GIVEN PROBLEM:
Keep to the lines between the one holding "swivel_cup()" and the one holding "before = set(bpy.data.objects)", inclusive, and write them out exactly.

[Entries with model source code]
□ □ □ □ □

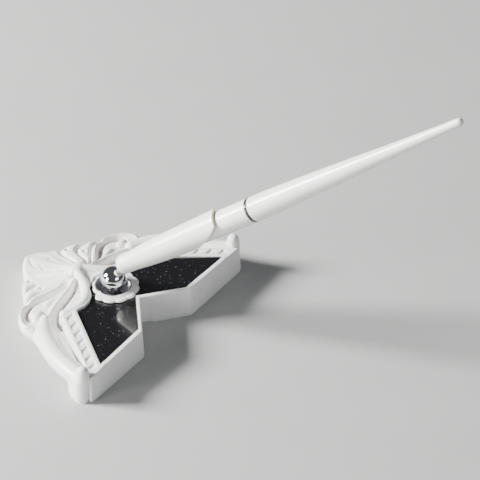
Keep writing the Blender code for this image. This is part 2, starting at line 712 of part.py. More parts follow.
def swivel_stem():
    """A round stem below, with a flat eye for the pin above."""
    heading, across, up = upright_axes()
    stem = placed(lathe("swivel_stem", rod(2.7 - BALL_Z, 11.6 - BALL_Z, STEM_R), 20, "steel"), (0, 0, BALL_Z))
    turns = [math.radians(180 * i / 12) for i in range(13)]
    eye = [(2.1 * math.cos(t), 2.1 * math.sin(t)) for t in turns]
    tongue = [(-TONGUE_WIDE, -2.2), (-TONGUE_WIDE, -6.4), (TONGUE_WIDE, -6.4), (TONGUE_WIDE, -2.2)]
    plate = prism("join_tongue", eye + tongue, [], -TONGUE_HALF, TONGUE_HALF)
    axes = (heading, up, tuple(-Vector(across)))
    boolean(stem, placed(plate, (0, 0, BALL_Z), axes), "UNION")
    hole = lathe("cut_eye", rod(-3.0, 3.0, PIN_R + GAP), 16)
    boolean(stem, placed(hole, (0, 0, BALL_Z), (up, heading, across)))


def stem_hardware():
    inner = STEM_R + GAP
    washer = [(inner, 8.0), (4.2, 8.0), (4.2, 8.6), (inner, 8.6)]
    lathe("stem_washer", washer, 28, "brass")
    hexagon = [(3.2 * math.cos(math.radians(60 * i)), 3.2 * math.sin(math.radians(60 * i))) for i in range(6)]
    prism("stem_nut", hexagon, [circle(0, 0, inner, 16)], 3.2, 5.0, "brass")
    stem_spring()


def stem_spring():
    """A coil of round wire with flat ends."""
    turns, around, sides, wire, mean = 2.25, 14, 5, 0.28, 2.8
    low, high = 5.3 + wire, 7.7 - wire
    count = int(turns * around) + 1
    points, faces = [], []
    for i in range(count):
        turn = 2 * math.pi * i / around
        z = low + (high - low) * i / (count - 1)
        for j in range(sides):
            t = 2 * math.pi * j / sides
            radius = mean + wire * math.cos(t)
            points.append((radius * math.cos(turn), radius * math.sin(turn), z + wire * math.sin(t)))
    for i in range(count - 1):
        for j in range(sides):
            k = (j + 1) % sides
            a, b = i * sides, (i + 1) * sides
            faces.append((a + j, a + k, b + k, b + j))
    faces.append(tuple(range(sides))[::-1])
    faces.append(tuple((count - 1) * sides + j for j in range(sides)))
    mesh_object("stem_spring", points, [f[::-1] for f in faces], "steel", smooth=60)


# ---------------------------------------------------------------- funnel and pen


def axis_foot():
    """The point on the pen axis abreast of the ball's centre."""
    return Vector((0, 0, BALL_Z)) + Vector(pen_axes()[0]) * AXIS_RISE


def on_pen_axis(obj):
    return placed(obj, axis_foot(), pen_axes())


def on_stud_axis(obj):
    return placed(obj, (0, 0, BALL_Z), stud_axes())


def neck_washer():
    profile = [(1.3, 5.35), (1.9, 5.35), (1.9, 5.95), (1.7, 6.15), (1.3, 6.15)]
    on_stud_axis(lathe("neck_washer", profile, 24, "steel"))


def funnel_screw():
    profile = [(0.0, 3.4), (0.95, 3.4), (0.95, 8.5), (1.5, 8.5), (1.5, 9.0), (1.1, 9.4), (0.0, 9.4)]
    on_stud_axis(lathe("funnel_screw", profile, 20, "steel"))


def slanted(radius, z, turn):
    """Cuts the mouth on a slant. It is longest near local +X, its upper side."""
    start = 40.0
    if z <= start:
        return radius, z
    drop = min(LIP_DROP, LIP_SLANT * max(0.0, LIP_START - math.cos(turn - LIP_TURN)))
    lip = FUNNEL_LIP - drop
    share = (z - start) / (FUNNEL_LIP - start)
    narrowing = (1 - (lip - start) / (FUNNEL_LIP - start)) * share
    return radius - 0.75 * narrowing, start + share * (lip - start)


def funnel():
    foot = FUNNEL_FOOT
    corner = [(1.05 + r, foot + 3.0 + z) for r, z in arc(3.0, -90, 0, 6)]
    outside = [(4.1, 12.0), (4.3, 15.0), (4.9, 22.0), (5.4, 29.6), (5.65, 37.0), (5.75, 40.0), (6.1, 50.0)]
    lip = [(6.45, FUNNEL_LIP - 0.25), (6.2, FUNNEL_LIP), (5.55, FUNNEL_LIP)]
    inside = [
        (5.45, 50.0), (4.95, 40.0), (4.6, 30.0), (4.0, 22.0), (3.4, 15.0), (3.3, 11.0), (2.9, 9.3),
        (1.3, 8.4),
    ]
    profile = [(0.0, foot)] + corner + outside + lip + inside + [(0.0, 8.4)]
    body = on_pen_axis(lathe("funnel", profile, 30, "pearl", smooth=50, squeeze=slanted))
    bore = [(0.0, 4.0), (1.25, 4.0), (1.25, 8.2), (1.9, 8.2), (1.9, 12.0), (0.0, 12.0)]
    hole = lathe("cut_funnel", bore, 16)
    boolean(body, on_stud_axis(hole))


def pen():
    grip = [
        (2.6, 18.0), (2.9, 18.0), (3.2, 22.0), (3.9, 30.0), (4.6, 44.0), (5.0, 53.0), (5.08, 62.0),
        (5.12, RING_AT - RING_HALF - GAP), (3.9, RING_AT - RING_HALF - GAP), (3.9, 66.0), (2.0, 64.0),
        (2.0, 20.0), (2.3, 18.6),
    ]
    on_pen_axis(lathe("pen_grip", grip, 26, "pearl"))
    cone = [(0.75, 12.5), (1.0, 12.5), (2.7, 17.7), (1.7, 17.7), (1.4, 16.0), (0.75, 13.4)]
    on_pen_axis(lathe("nib_cone", cone, 18, "chrome"))
    tip = [(0.0, 11.2), (0.35, 11.4), (0.45, 13.6), (0.45, 14.5), (0.0, 14.5)]
    on_pen_axis(lathe("refill_tip", tip, 14, "brass"))
    tube = [(0.0, 14.8), (0.5, 14.8), (1.05, 16.6), (1.2, 18.0), (1.2, 110.0), (0.0, 110.0)]
    on_pen_axis(lathe("refill_tube", tube, 16, "brass"))
    sleeve = [(2.6, 66.4), (3.6, 66.4), (3.6, 83.0), (2.6, 83.0)]
    on_pen_axis(lathe("joint_sleeve", sleeve, 20, "brass"))
    low, high = RING_AT - RING_HALF, RING_AT + RING_HALF
    ring = [(3.9, low), (5.2, low), (5.2, high), (3.9, high)]
    on_pen_axis(lathe("pen_ring", ring, 26, "chrome"))
    pen_tail()


def pen_tail():
    start = RING_AT + RING_HALF + GAP
    outside = [
        (5.12, start), (5.15, 80.0), (5.05, 86.0), (4.85, 93.5), (4.5, 104.0), (4.1, 115.0), (3.6, 127.0),
        (3.05, 138.0), (2.65, 148.0), (2.25, 159.0), (1.9, 170.0), (1.8, 174.5),
    ]
    turns = [math.radians(30 * i) for i in range(1, 4)]
    nose = [(1.78 * math.cos(t), PEN_END - 1.78 + 1.78 * math.sin(t)) for t in turns]
    nose[-1] = (0.0, PEN_END)
    inside = [(0.0, 116.0), (1.9, 114.0), (2.3, 84.5), (3.9, 83.8), (3.9, start)]
    on_pen_axis(lathe("pen_tail", outside + nose + inside, 26, "pearl", smooth=50))


def main():
    for obj in list(bpy.data.objects):
        bpy.data.objects.remove(obj, do_unlink=True)
    sheet = top_sheet()
    base_shell(sheet)
    bottom_plate(sheet)
    plate_screws()
    glitter_panel()
    rosette()
    swivel_cup()
    swivel_stem()
    stem_hardware()
    ball()
    tilt_pin()
    neck_washer()
    funnel_screw()
    funnel()
    pen()


main()
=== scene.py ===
"""Looks for the desk pen set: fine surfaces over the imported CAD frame, materials, studio and camera."""

import json
import math

import bpy
import numpy as np
from mathutils import Matrix, Vector
from mathutils.geometry import delaunay_2d_cdt


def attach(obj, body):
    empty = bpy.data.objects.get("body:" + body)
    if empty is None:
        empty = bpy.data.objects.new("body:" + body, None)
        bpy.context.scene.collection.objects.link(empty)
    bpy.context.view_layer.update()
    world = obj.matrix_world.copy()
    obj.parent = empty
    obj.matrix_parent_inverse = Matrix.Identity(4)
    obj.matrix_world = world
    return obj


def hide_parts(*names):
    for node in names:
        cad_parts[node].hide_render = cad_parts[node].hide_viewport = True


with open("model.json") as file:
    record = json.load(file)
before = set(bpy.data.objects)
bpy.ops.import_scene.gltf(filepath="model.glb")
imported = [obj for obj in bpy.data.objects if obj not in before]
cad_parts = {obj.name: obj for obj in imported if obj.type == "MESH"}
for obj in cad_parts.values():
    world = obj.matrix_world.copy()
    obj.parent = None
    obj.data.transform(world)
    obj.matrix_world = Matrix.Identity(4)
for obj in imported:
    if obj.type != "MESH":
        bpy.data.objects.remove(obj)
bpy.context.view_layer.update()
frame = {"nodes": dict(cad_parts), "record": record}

MM = 0.001
# Half the spacing of the base's surface points, in millimetres, and how many rings its wall has
FINE = 0.45
WALL_RINGS = 14

# The base, in millimetres
SEAM = 1.2
DECK_FLOOR = 10.9
DECK_UNDER = 8.9
STEM_HOLE = 1.8
PANEL_TOP = 12.4
RIM_TOP = 13.6
RIM_FALL = 1.3
DRAFT = 0.6
PANEL_GAP = 0.3
FLANGE = 0.8

# Swivel, funnel and pen
BALL_Z = 17.2
BALL_R = 5.2
CUP_R = 7.1
ROSETTE_R = 10.7
PEN_ELEVATION = math.radians(36.0)
PEN_TURN = math.radians(20.5)
AXIS_RISE = 4.0
FUNNEL_FOOT = 6.1
FUNNEL_LIP = 59.2
LIP_TURN = math.radians(25.0)
LIP_SLANT = 12.0
LIP_START = 0.766
LIP_DROP = 16.0
SLANT_START = 40.0
RING_AT = 74.7
RING_HALF = 0.35
PEN_END = 177.8
TAIL_TIP_R = 1.79
GAP = 0.3
TONGUE_WIDE = 1.5
SLOT_HALF = 1.1
PIN_R = 0.8
TILT_DOWN = 20.0
TILT_UP = 30.0

# Right half of the outline, from the notch round to the back, as arcs that meet in sharp corners
FRONT_EDGE = [(0.0, -13.5), (16.5, -26.7), (50.6, -26.5)]
POST = [
    (50.9, -25.4), (52.1, -25.5), (53.3, -24.7), (54.1, -23.2), (54.2, -21.4), (53.3, -19.0),
    (52.2, -16.6),
]
ROLL_SIDE = [
    (52.2, -16.6), (51.4, -12.8), (49.9, -8.0), (48.2, -3.6), (45.9, 0.8), (42.9, 5.6), (40.6, 8.8),
    (38.0, 12.2),
]
SCROLL_SIDE = [
    (38.0, 12.2), (37.9, 15.0), (37.4, 17.8), (35.8, 20.6), (32.8, 23.4), (29.4, 25.0), (26.6, 25.6),
    (24.7, 25.2),
]
LOBE_SIDE = [(24.7, 25.2), (24.2, 27.0), (22.9, 28.4), (20.9, 29.2), (19.3, 29.5)]
BAND_SIDE = [(19.3, 29.5), (18.7, 31.4), (17.0, 33.5), (14.6, 34.9), (12.3, 35.1), (11.1, 35.6)]
FAN_SIDE = [(11.1, 35.6), (10.0, 37.6), (7.4, 40.4), (3.8, 43.3), (0.0, 45.0)]

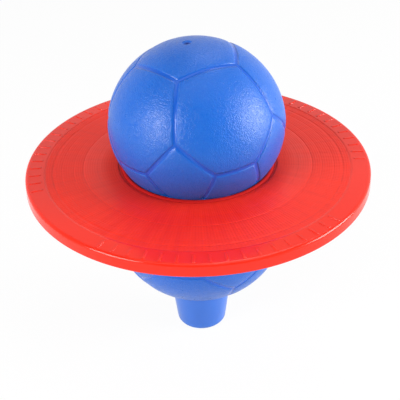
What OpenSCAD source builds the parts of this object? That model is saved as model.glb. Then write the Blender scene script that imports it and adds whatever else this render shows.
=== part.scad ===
// Hopper ball: a waisted inflated ball in a round platform, with a foot under it.
// The rider stands on the platform, holds the upper lobe between the shoes and
// bounces on the foot. Millimetres, +Z up, origin in the middle of the foot's
// underside. The ball is blown up inside the platform's hole, so the lips of the
// hole set the ball's waist, and the lobes bulge out above and below it.

/* [Foot] */
// Height of the foot's rim above the ground
foot_h = 60.5; // [50:0.5:75]
// Radius of the foot at the ground, before its edge is rounded
foot_tip_r = 29.4; // [26:0.2:33]
// Radius of the foot at its rim
foot_rim_r = 36.5; // [34:0.5:42]
// Thickness of the foot's side
foot_wall = 3; // [2:0.25:5]
// Thickness of the foot's floor
foot_floor_t = 4; // [3:0.5:8]
// Rounding of the foot's lower edge
foot_edge_r = 5; // [3:0.5:8]
// Gap between the foot's rim and the ball
seat_gap = 0.3; // [0.2:0.05:0.6]

/* [Ball] */
// Radius of the upper lobe's crown
upper_r = 96.8; // [94:0.2:104]
// How much smaller the radius of its shoulder is, down to the lip
upper_shoulder_step = 15.9; // [13:0.1:19]
// Angle from the top at which the crown passes into the shoulder
upper_turn = 71.2; // [60:0.2:80]
// Radius of the lower lobe's crown
lower_r = 102; // [98:0.5:108]
// How much smaller the radius of its shoulder is, up to the lip
lower_shoulder_step = 17; // [14:0.1:20]
// Angle from the bottom at which the crown passes into the shoulder
lower_turn = 81.4; // [70:0.2:88]
// Thickness of the vinyl
ball_wall = 2.6; // [2:0.1:4]
// Gap between the ball's waist and the platform
neck_gap = 0.2; // [0.1:0.05:0.5]

/* [Seams] */
// Width of a moulded seam groove
seam_w = 3.6; // [2:0.2:6]
// Depth of a seam groove
seam_depth = 1.2; // [0.6:0.1:1.4]
// Bearing of the first seam that leaves the top pentagon
seam_bearing = -102.2; // [-180:0.2:180]
// Lean of the upper lobe's pattern and of the valve away from the axis
seam_lean = 4.8; // [0:0.2:8]
// Bearing towards which they lean
seam_lean_bearing = 166; // [-180:1:180]

/* [Valve] */
// Radius of the valve's stem
valve_r = 3.6; // [3:0.1:4.5]
// Gap between the stem and its boss
valve_gap = 0.05; // [0.02:0.01:0.1]
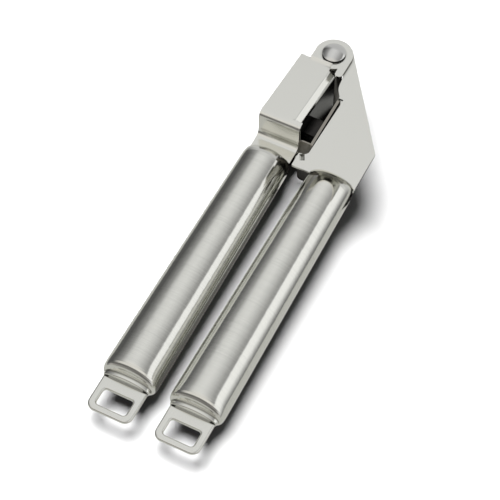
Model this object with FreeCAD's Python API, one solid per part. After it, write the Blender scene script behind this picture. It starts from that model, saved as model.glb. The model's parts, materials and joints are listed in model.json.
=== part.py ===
# Garlic press: two hollow handles, a folded lever with a plunger, a two-plate
# body and a lift-out sieve.  Millimetres.  The pivot axis is vertical (Z), the
# handles run along -Y from the head, the lever is on the -X side.
import FreeCAD, Part
import os
import math
from FreeCAD import Vector as V

os.makedirs("parts", exist_ok=True)

# ---------------------------------------------------------------- dimensions
# layout
XA = -14.75            # lever handle axis
XB = 14.75             # body handle axis
PX, PY = -9.5, 82.0    # pivot
# handle tubes: a tapered oval shell, drawn in at both ends
TUBE_Y = (-80.0, 16.0)            # straight stretch
TUBE_A = (11.62, 10.68)           # half width (x) at its two ends
TUBE_B = (10.75, 10.6)            # half thickness (z) at its two ends
TUBE_WALL = 0.85
Y_TUBE_END = -93.0
Y_TUBE_HEAD = 30.3
# end collar and hanging loop
COLLAR_A, COLLAR_B, COLLAR_L = 10.35, 4.2, 1.7
PLUG_A, PLUG_B, PLUG_L = 8.9, 3.2, 7.0
LOOP_W, LOOP_T = 19.5, 2.0
LOOP_END = -110.2
LOOP_R = 3.6
HOLE_W, HOLE_Y0, HOLE_Y1, HOLE_R = 13.2, -107.4, -99.8, 1.4
TANG_W = 15.2
# sheet metal
T = 1.0                # sheet thickness of the head parts
TONGUE_W = 19.0        # strip width where it enters the handle
TONGUE_IN_W = 17.6     # narrower tang inside the tube
LAYER0 = 0.08          # half gap between the two tongue layers
# lever channel
LX0, LX1 = -24.25, -5.25
Z_LEV = 14.6           # outer face of the lever's flanges
Y_WALL = 39.2          # outer face of the S-bend wall
R_TOP, R_BOT = 3.0, 3.2
Y_WEB0, Y_WEB1 = 43.0, 73.6
# the flange turns into the web over a bevel: small bend, flat, larger bend
BEV_R0, BEV_L, BEV_R1, BEV_A = 0.5, 2.5, 2.2, 40.0
X_WEB = -6.3                       # outer face of the web at SKEW_Y
SKEW_Y, SKEW = 41.0, -2.8          # the flanges and web lean by this angle from there
Y_CREASE0, Y_CREASE1 = 75.4, 77.0
Z_EAR = 15.7           # outer face of the ears
R_EAR = 8.3
# body plates
Z_PL = 14.4            # outer face of the body plates
X_MOUTH = 3.9
X_MOUTH0, X_MOUTH1 = 3.7, 4.6       # the mouth's edge at its two ends
Y_PL0 = 21.0
X_PL1 = 28.7
# pivot
R_PIN = 2.5
PIN_CLEAR = 0.06
R_HEAD = 4.9
# plunger
R_SWEEP = 46.5
# sieve
SV_Y0, SV_Y1 = 34.6, 61.0
SV_Z = 12.8
SV_X0, SV_X1 = 2.2, 13.9
SV_T = 0.6


# ------------------------------------------------------------------ helpers
def box(x0, x1, y0, y1, z0, z1):
    return Part.makeBox(x1 - x0, y1 - y0, z1 - z0, V(x0, y0, z0))


def cyl_z(x, y, r, z0, z1):
    return Part.makeCylinder(r, z1 - z0, V(x, y, z0), V(0, 0, 1))


def cyl_x(x0, x1, y, z, r):
    return Part.makeCylinder(r, x1 - x0, V(x0, y, z), V(1, 0, 0))


def arc3(c, r, a0, a1, plane):
    """arc edge about c from angle a0 to a1 (degrees) in plane 'yz' or 'xz' or 'xy'"""
    def p(a):
        a = math.radians(a)
        u, w = c[0] + r * math.cos(a), c[1] + r * math.sin(a)
        if plane == "yz":
            return V(0, u, w)
        if plane == "xz":
            return V(u, 0, w)
        return V(u, w, 0)
    return Part.Arc(p(a0), p((a0 + a1) / 2.0), p(a1)).toShape()


def line3(a, b, plane):
    def p(q):
        if plane == "yz":
            return V(0, q[0], q[1])
        if plane == "xz":
            return V(q[0], 0, q[1])
        return V(q[0], q[1], 0)
    return Part.makeLine(p(a), p(b))


def oval(x, y, a, b, n=32):
    """closed smooth section in a plane of constant y"""
    pts = [V(x + a * math.cos(2 * math.pi * i / n), y, b * math.sin(2 * math.pi * i / n))
           for i in range(n)]
    c = Part.BSplineCurve()
    c.interpolate(Points=pts, PeriodicFlag=True)
    return Part.Wire([c.toShape()])


def loft(x, rows, ruled=False):
    return Part.makeLoft([oval(x, y, a, b) for (y, a, b) in rows], True, ruled)


END_B, HEAD_B = 4.7, 4.3          # half thickness where the two ends close
DOME_HEAD, DOME_END = 7.5, 7.0    # length over which each end closes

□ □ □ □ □

SOLUTION:
    swivel_cup()
    swivel_stem()
    stem_hardware()
    ball()
    tilt_pin()
    neck_washer()
    funnel_screw()
    funnel()
    pen()


main()
=== scene.py ===
"""Looks for the desk pen set: fine surfaces over the imported CAD frame, materials, studio and camera."""

import json
import math

import bpy
import numpy as np
from mathutils import Matrix, Vector
from mathutils.geometry import delaunay_2d_cdt


def attach(obj, body):
    empty = bpy.data.objects.get("body:" + body)
    if empty is None:
        empty = bpy.data.objects.new("body:" + body, None)
        bpy.context.scene.collection.objects.link(empty)
    bpy.context.view_layer.update()
    world = obj.matrix_world.copy()
    obj.parent = empty
    obj.matrix_parent_inverse = Matrix.Identity(4)
    obj.matrix_world = world
    return obj


def hide_parts(*names):
    for node in names:
        cad_parts[node].hide_render = cad_parts[node].hide_viewport = True


with open("model.json") as file:
    record = json.load(file)
before = set(bpy.data.objects)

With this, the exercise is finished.